Vaccination has different ways of working: in the case of smallpox it was using a similar virus (cowpox) which is very benign against humans (only a few pustules on the site of contamination/injection) but triggers the same defense mechanism. Other vaccines use a ‘’killed’’ or ‘’downgraded’’ version of the infectious virus.
Jenner who lived on the English southern coast had a tendency to sleep with a lot of different women whether local peasant girls or city summer tourists. His genius was to observe that the city girls more often had and ugly smallpox distorted skin covering large areas of their bodies whereas peasant girls did not. Not only that, but the peasant girls had scars only in certain spots of their bodies: their hands. He deduced from this that these scars came from a virus (although he did not know about viruses in those days but supposed there was some kind of infectious agent) similar to smallpox but not deadly at all : cowpox. Which the peasant girls would get by milking cows with their hands. But which would also prevent them from getting smallpox. Thus by experimenting on a child, Jenner took pus from a infected cow and directly injected to the child (after payment to the father), and then injected smallpox which did not provoke a disease. Although Jenner was ridiculed by the royal academy, his discovery eventually made its way through the late 19th century and early 20th century finally being accepted and widely used. There was one danger with the early technique: in those days there was no way to prove that the pus on the cow or horse used was from smallpox and not another disease (for example tuberculosis quite common in cows). Later the use of another virus and better technique prevented this. This virus being the named the virus of the Vaccine. The word of vaccination comes from the latin vacca meaning the cow, in honor of Jenner’s discovery.

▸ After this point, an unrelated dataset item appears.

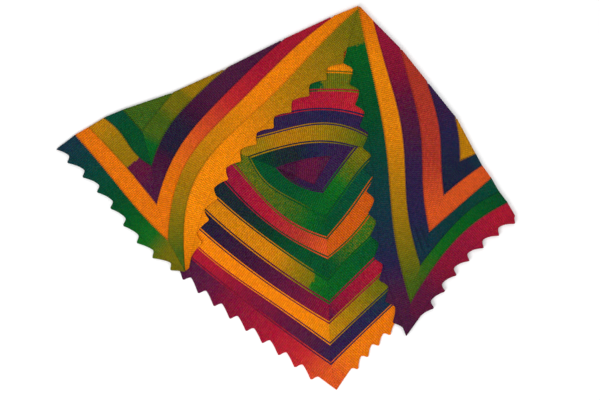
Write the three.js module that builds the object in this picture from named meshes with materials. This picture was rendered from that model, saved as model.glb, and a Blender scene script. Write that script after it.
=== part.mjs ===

By the 1790’s inoculation was a common practice in Europe as getting smallpox was considered a fatal truth no one could avoid. Thus it was better to be inoculated by a small quantity of virus when you were young and strong to trigger your immune system (or your body defence mechanism) than to get an infectious dose later. Inoculation had actually been discovered in China nearly 800 years before (with a rate of failure sometimes as deadly as a natural infection itself)
The Americans only used this basic European knowledge to their use when smallpox finally broke out in America in the 1770’s
What the physician did at Valley Forge was nothing more than quick thinking and a rather efficient practical use of that knowledge. This event is no scientific breaktrough. The only "incredible" aspects of this mass inoculation is : 1) to have saved the continental army and 2) to have produced a "experimental ground" where you could easily count dead and survivors from the inoculation and thus evaluate the efficacy of the inoculation techniques of that era. And 1 out of 50 is an ok result but nothing great, if nowadays every vaccination killed 2% of the population then a lot of people wouldn’t reach the age of 20.
One big difference in this last aspect is that if you get smallpox from after inoculation, than it’s the inoculation that killed you, if it’s after a vaccination than it’s that the vaccination is to recent to effectively protect you or that someone put water in your shot.
So no, Inoculation was not discovered by the British (nor was it discovered by the Americans) but vaccination sure was. And just in case, I am not British but American and not of British descent, but fact stays fact.